#### Record list:
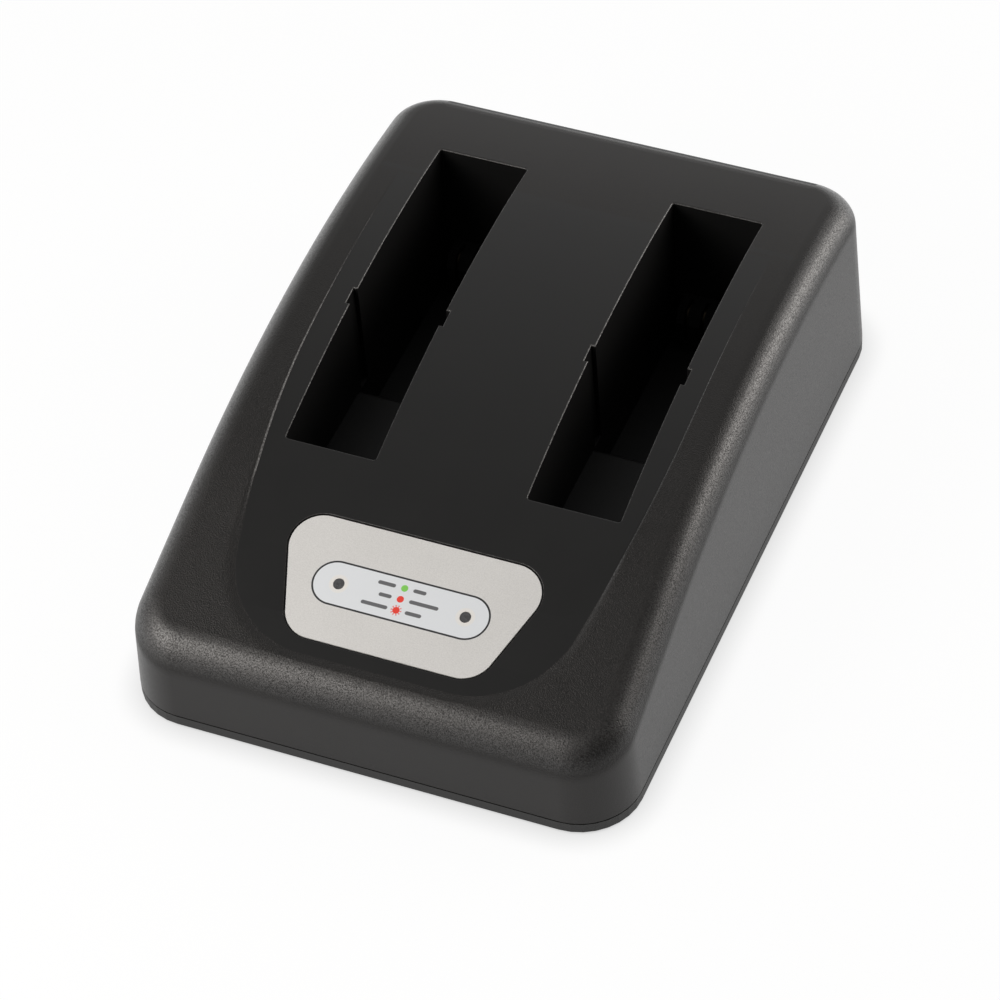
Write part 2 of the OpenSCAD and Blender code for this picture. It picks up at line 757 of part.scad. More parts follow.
module blade_slots(side, z, h) {
    for (i = [0:blade_count - 1])
        translate([side * bay_x + blade_pitch * (i - (blade_count - 1) / 2),
            block_y - block_d / 2, z + h / 2])
            cube([blade_t + 2 * blade_gap, blade_d + 2 * blade_gap, h], center = true);
}

// A contact block: a moulded body with one open slot for each blade
module contact_block(side) {
    slot_w = blade_t + 2 * blade_gap;
    color(deep_black) difference() {
        translate([side * bay_x, block_y, deep_z]) across(block_w)
            polygon([[0, 0], [0, block_h], [lead_in_d - block_d, block_h], [-block_d, block_h - lead_in_h],
                [-block_d, 0]]);
        blade_slots(side, deep_z - cut, block_h + 2 * cut);
        for (i = [0:blade_count - 1])
            translate([side * bay_x + blade_pitch * (i - (blade_count - 1) / 2),
                block_y - block_d, deep_z + block_foot])
                translate([-slot_w / 2, -blade_d / 2, 0]) cube([slot_w, blade_d, block_h]);
    }
}

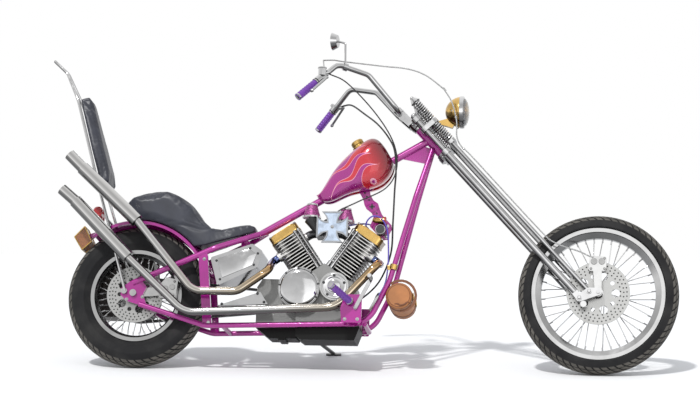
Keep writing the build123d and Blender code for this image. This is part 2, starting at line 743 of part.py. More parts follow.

#### Job:
Extract the complete set of records unchanged.

#### Problem solution:
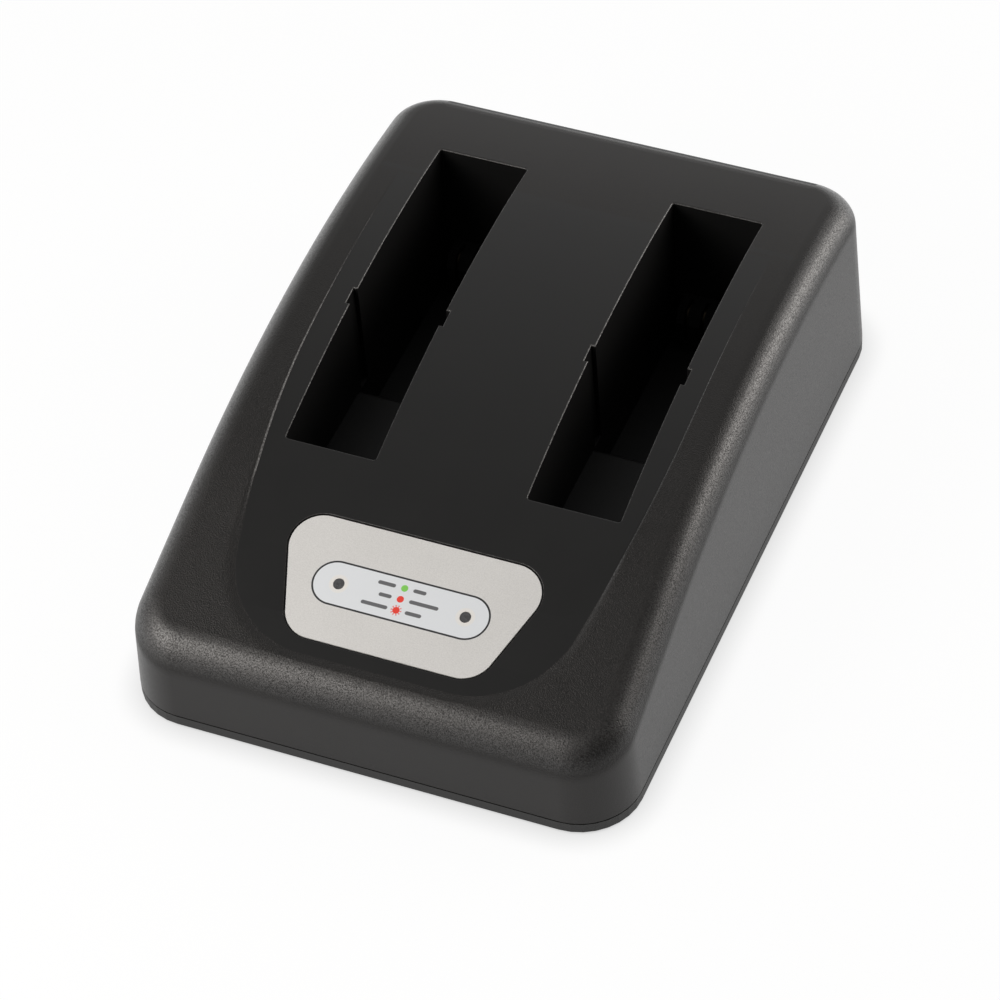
Write part 2 of the OpenSCAD and Blender code for this picture. It picks up at line 757 of part.scad. More parts follow.
module blade_slots(side, z, h) {
    for (i = [0:blade_count - 1])
        translate([side * bay_x + blade_pitch * (i - (blade_count - 1) / 2),
            block_y - block_d / 2, z + h / 2])
            cube([blade_t + 2 * blade_gap, blade_d + 2 * blade_gap, h], center = true);
}

// A contact block: a moulded body with one open slot for each blade
module contact_block(side) {
    slot_w = blade_t + 2 * blade_gap;
    color(deep_black) difference() {
        translate([side * bay_x, block_y, deep_z]) across(block_w)
            polygon([[0, 0], [0, block_h], [lead_in_d - block_d, block_h], [-block_d, block_h - lead_in_h],
                [-block_d, 0]]);
        blade_slots(side, deep_z - cut, block_h + 2 * cut);
        for (i = [0:blade_count - 1])
            translate([side * bay_x + blade_pitch * (i - (blade_count - 1) / 2),
                block_y - block_d, deep_z + block_foot])
                translate([-slot_w / 2, -blade_d / 2, 0]) cube([slot_w, blade_d, block_h]);
    }
}

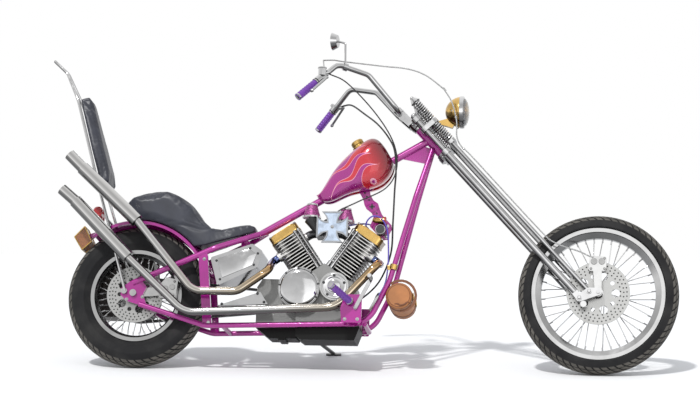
Keep writing the build123d and Blender code for this image. This is part 2, starting at line 743 of part.py. More parts follow.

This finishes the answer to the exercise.